L’élection de Milei rompt avec une tradition d’un courant péroniste, jugé illisible avec notre regard européen, mais qui est un courant d’opinion historiquement fort dans le pays où l’idée d’un développement national maitrisé par l’Etat faisait consensus. Avec un peuple déboussolé et qui est dans l’incertitude quotidienne, le discours radical fait mouche en trouvant des ennemis faciles à identifier.
Le sentiment d’une partie de la population de tourner la page d’un consensus qui ne répond plus aux besoins sociaux a permis l’émergence d’un populisme ravageur et attrape-tout. Car derrière l’aspect clownesque du personnage, c’est un programme brutal antisocial où des coupes budgétaires sont promises à tout-va que même certains capitalistes trouvent inquiétants comme la suppression de la Banque centrale ou la dollarisation totale de l’économie. Des mesures régressives s’y ajoutent comme l’interdiction de l’avortement ou la suppression de libertés publiques. Toute contestation est déjà présentée comme criminelle.
La cure d’austérité va être rude d’autant plus qu’accompagnée de la fille d’un ancien militaire à la vice-présidence, Victoria Villaruel, ce sont les vieux démons de la société argentine qui réapparaissent. Le binôme nouvellement élu a ainsi fait preuve d’un négationnisme inquiétant, minorant les affres de la dictature militaire qui a fait des milliers de morts et disparus. Alors que la société argentine avait avancé vers un travail mémoriel et de reconnaissance important, c’est un retour de méthodes violentes qui est relégitimé par cette opération de réhabilitation. Les organisations progressistes et de gauche ne le savent que trop bien et avaient appelé à barrer la route à cette extrême-droite qui ne dit pas son nom et qui avait le soutien d’une bonne partie de la droite et des milieux d’affaires.
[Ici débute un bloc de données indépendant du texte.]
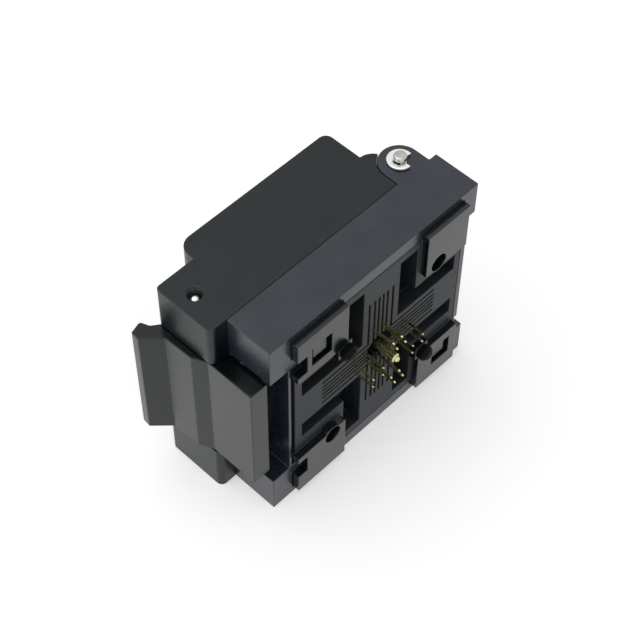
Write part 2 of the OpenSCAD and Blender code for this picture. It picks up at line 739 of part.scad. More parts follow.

Les courants conservateurs ont le vent en poupe en attisant les souffrances des peuples. Dans la région latino-américaine, la polarisation est forte après un scrutin déjà tendu l’an dernier au Brésil entre Lula et Bolsonaro. Ce sous-continent est fracturé entre deux camps presque antagonistes. Espérons que les forces de progrès et de raison trouvent les voies du succès. Le peuple argentin sera quant à lui sous notre vigilance car les mois prochains vont être rudes.